**Direction**
Lift out, unaltered, the lines of the material below between the line holding "return together(pieces +" and the line holding "bpy.data.objects.remove(obj)", counting both.
---
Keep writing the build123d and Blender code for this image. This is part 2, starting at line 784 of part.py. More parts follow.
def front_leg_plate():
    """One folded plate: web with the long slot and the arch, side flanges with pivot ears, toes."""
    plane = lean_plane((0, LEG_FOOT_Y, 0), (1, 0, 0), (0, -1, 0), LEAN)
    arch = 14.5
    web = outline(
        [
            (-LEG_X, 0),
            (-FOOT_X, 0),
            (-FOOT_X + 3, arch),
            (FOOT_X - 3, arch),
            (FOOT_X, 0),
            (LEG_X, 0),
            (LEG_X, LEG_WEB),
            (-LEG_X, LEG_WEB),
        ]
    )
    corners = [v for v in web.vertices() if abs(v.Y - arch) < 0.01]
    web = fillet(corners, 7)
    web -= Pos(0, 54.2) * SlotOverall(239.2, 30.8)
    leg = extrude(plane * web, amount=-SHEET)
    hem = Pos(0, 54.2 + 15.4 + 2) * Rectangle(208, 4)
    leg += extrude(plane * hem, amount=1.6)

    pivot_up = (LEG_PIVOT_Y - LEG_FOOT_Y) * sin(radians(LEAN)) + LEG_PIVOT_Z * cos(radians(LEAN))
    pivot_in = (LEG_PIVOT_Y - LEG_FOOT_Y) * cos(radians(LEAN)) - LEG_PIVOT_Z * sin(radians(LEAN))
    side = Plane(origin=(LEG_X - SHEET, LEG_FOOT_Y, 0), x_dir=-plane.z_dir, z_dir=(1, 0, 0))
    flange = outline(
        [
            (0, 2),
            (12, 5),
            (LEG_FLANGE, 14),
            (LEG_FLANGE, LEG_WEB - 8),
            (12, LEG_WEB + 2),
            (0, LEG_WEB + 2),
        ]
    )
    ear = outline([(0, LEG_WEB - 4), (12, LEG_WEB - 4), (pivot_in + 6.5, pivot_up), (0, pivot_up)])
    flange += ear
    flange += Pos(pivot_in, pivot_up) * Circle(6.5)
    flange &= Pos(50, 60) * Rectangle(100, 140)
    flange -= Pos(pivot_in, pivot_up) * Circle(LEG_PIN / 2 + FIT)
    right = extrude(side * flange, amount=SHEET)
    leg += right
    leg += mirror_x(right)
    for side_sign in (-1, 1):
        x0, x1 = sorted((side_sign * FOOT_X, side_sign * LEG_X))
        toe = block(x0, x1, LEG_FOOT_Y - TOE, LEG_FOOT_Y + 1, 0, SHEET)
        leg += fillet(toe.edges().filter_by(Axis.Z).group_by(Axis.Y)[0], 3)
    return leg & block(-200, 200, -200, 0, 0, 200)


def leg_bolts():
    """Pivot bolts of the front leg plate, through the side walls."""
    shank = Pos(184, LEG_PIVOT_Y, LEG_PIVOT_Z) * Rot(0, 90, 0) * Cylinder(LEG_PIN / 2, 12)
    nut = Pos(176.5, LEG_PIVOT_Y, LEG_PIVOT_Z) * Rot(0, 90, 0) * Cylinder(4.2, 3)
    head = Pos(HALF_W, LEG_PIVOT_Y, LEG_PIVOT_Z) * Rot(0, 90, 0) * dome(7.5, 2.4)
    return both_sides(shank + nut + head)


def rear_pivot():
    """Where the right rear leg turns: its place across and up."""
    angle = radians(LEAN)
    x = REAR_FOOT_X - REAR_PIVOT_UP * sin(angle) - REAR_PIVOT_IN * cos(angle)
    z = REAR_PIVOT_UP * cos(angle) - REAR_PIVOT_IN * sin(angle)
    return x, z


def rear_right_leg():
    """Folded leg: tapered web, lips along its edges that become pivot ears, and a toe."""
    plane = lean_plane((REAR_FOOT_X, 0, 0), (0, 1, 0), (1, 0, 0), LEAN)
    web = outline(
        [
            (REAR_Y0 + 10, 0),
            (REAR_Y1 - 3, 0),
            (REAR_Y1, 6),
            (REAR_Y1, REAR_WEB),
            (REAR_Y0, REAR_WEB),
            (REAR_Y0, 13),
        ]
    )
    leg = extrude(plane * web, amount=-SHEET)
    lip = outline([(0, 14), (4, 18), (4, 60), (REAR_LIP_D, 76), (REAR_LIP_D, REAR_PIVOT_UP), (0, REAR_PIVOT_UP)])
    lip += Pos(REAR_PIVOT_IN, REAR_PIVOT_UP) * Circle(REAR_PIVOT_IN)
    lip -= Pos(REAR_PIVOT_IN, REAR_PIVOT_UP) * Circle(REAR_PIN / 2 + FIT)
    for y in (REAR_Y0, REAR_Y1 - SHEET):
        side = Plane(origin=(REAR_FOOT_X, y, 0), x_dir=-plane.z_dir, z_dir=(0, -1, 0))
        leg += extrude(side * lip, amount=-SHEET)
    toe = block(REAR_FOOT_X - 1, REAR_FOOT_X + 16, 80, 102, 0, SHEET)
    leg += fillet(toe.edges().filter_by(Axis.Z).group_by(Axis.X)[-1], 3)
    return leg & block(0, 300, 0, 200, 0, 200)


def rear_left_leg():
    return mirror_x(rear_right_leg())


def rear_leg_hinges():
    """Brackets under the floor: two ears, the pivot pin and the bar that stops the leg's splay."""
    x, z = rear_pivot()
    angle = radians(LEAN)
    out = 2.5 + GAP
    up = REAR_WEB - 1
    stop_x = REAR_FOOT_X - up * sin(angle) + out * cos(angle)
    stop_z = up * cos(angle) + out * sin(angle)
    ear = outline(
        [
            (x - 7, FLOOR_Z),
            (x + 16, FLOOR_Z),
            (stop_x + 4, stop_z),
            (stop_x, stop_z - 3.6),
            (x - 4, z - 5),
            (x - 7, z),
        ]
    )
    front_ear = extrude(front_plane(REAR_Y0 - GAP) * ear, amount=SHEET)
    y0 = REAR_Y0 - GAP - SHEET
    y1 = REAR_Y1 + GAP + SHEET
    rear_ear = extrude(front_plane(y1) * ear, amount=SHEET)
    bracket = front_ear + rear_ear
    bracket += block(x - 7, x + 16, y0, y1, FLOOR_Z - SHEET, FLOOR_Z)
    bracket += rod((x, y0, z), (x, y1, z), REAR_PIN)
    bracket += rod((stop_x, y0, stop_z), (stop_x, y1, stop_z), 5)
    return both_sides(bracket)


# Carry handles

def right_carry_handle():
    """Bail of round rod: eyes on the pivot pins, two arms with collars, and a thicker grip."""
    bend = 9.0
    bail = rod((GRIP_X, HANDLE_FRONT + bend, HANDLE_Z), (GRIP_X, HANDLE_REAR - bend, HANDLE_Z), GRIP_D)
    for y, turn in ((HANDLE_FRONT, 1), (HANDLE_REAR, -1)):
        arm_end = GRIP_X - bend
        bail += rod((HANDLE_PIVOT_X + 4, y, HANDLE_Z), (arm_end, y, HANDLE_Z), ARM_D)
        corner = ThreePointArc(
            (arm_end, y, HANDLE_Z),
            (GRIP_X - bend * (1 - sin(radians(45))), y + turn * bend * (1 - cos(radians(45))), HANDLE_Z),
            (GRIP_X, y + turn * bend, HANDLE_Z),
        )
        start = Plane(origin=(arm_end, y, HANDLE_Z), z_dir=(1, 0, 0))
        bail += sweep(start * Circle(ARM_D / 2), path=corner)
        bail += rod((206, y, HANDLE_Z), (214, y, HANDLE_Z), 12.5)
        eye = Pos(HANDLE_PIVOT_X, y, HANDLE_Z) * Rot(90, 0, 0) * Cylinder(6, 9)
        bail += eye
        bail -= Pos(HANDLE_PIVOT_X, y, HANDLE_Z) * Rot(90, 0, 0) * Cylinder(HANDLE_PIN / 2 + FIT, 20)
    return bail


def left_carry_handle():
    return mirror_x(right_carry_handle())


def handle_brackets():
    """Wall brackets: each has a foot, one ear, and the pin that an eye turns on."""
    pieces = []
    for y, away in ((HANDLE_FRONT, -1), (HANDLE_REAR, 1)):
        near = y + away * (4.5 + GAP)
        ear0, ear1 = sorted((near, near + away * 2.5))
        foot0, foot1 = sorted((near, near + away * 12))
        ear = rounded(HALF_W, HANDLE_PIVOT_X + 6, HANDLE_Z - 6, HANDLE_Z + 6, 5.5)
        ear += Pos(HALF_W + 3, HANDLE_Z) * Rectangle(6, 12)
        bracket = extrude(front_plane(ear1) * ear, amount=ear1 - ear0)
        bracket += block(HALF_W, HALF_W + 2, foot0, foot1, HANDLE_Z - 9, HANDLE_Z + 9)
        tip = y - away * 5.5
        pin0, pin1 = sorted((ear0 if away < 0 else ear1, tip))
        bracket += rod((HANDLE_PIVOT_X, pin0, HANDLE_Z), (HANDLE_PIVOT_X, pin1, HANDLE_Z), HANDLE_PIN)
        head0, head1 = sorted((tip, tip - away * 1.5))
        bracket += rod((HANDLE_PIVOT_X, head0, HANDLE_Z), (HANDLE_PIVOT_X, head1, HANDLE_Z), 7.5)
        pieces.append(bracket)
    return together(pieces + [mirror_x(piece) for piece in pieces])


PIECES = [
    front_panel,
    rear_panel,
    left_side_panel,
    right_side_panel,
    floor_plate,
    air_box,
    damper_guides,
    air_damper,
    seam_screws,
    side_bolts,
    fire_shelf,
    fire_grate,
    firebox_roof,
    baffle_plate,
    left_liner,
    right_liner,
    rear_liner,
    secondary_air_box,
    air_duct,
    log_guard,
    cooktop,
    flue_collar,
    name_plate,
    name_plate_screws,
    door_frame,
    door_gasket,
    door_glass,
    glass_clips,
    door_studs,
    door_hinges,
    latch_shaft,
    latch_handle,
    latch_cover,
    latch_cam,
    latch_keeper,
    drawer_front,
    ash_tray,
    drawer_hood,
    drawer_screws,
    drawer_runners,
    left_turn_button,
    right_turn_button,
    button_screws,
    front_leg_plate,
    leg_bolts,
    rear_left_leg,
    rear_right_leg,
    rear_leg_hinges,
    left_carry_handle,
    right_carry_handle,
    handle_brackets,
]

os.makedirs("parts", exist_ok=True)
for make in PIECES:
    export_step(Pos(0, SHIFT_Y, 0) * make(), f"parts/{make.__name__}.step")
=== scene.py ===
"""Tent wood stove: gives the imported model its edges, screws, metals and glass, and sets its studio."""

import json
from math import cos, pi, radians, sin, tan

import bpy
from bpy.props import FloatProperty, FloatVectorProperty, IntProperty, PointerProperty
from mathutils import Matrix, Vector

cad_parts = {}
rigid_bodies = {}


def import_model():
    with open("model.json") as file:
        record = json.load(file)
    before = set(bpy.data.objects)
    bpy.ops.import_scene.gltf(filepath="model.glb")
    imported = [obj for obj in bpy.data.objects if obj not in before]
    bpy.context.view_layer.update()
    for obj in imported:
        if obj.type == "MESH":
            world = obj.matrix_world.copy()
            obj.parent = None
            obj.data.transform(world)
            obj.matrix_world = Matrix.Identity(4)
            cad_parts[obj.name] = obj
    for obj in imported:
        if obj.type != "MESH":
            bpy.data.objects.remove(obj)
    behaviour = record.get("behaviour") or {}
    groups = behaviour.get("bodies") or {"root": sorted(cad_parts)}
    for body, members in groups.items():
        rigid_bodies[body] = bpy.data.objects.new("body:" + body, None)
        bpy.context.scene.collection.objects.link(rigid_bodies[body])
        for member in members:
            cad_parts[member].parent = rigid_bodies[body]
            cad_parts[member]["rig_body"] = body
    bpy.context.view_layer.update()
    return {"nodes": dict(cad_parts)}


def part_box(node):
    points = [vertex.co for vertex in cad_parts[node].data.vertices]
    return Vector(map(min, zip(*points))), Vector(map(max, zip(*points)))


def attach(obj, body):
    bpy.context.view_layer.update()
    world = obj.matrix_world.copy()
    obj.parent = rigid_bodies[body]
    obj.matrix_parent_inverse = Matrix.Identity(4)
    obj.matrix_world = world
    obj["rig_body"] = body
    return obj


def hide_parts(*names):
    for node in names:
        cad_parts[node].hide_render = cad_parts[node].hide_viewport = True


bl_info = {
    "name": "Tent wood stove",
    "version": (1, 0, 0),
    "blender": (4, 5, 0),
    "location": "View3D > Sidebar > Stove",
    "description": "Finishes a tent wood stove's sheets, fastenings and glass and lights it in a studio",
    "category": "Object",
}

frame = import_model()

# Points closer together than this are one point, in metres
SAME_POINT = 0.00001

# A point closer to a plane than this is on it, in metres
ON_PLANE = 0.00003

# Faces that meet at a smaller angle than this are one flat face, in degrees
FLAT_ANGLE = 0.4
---
**Written answer**
    return together(pieces + [mirror_x(piece) for piece in pieces])


PIECES = [
    front_panel,
    rear_panel,
    left_side_panel,
    right_side_panel,
    floor_plate,
    air_box,
    damper_guides,
    air_damper,
    seam_screws,
    side_bolts,
    fire_shelf,
    fire_grate,
    firebox_roof,
    baffle_plate,
    left_liner,
    right_liner,
    rear_liner,
    secondary_air_box,
    air_duct,
    log_guard,
    cooktop,
    flue_collar,
    name_plate,
    name_plate_screws,
    door_frame,
    door_gasket,
    door_glass,
    glass_clips,
    door_studs,
    door_hinges,
    latch_shaft,
    latch_handle,
    latch_cover,
    latch_cam,
    latch_keeper,
    drawer_front,
    ash_tray,
    drawer_hood,
    drawer_screws,
    drawer_runners,
    left_turn_button,
    right_turn_button,
    button_screws,
    front_leg_plate,
    leg_bolts,
    rear_left_leg,
    rear_right_leg,
    rear_leg_hinges,
    left_carry_handle,
    right_carry_handle,
    handle_brackets,
]

os.makedirs("parts", exist_ok=True)
for make in PIECES:
    export_step(Pos(0, SHIFT_Y, 0) * make(), f"parts/{make.__name__}.step")
=== scene.py ===
"""Tent wood stove: gives the imported model its edges, screws, metals and glass, and sets its studio."""

import json
from math import cos, pi, radians, sin, tan

import bpy
from bpy.props import FloatProperty, FloatVectorProperty, IntProperty, PointerProperty
from mathutils import Matrix, Vector

cad_parts = {}
rigid_bodies = {}


def import_model():
    with open("model.json") as file:
        record = json.load(file)
    before = set(bpy.data.objects)
    bpy.ops.import_scene.gltf(filepath="model.glb")
    imported = [obj for obj in bpy.data.objects if obj not in before]
    bpy.context.view_layer.update()
    for obj in imported:
        if obj.type == "MESH":
            world = obj.matrix_world.copy()
            obj.parent = None
            obj.data.transform(world)
            obj.matrix_world = Matrix.Identity(4)
            cad_parts[obj.name] = obj
    for obj in imported:
        if obj.type != "MESH":
            bpy.data.objects.remove(obj)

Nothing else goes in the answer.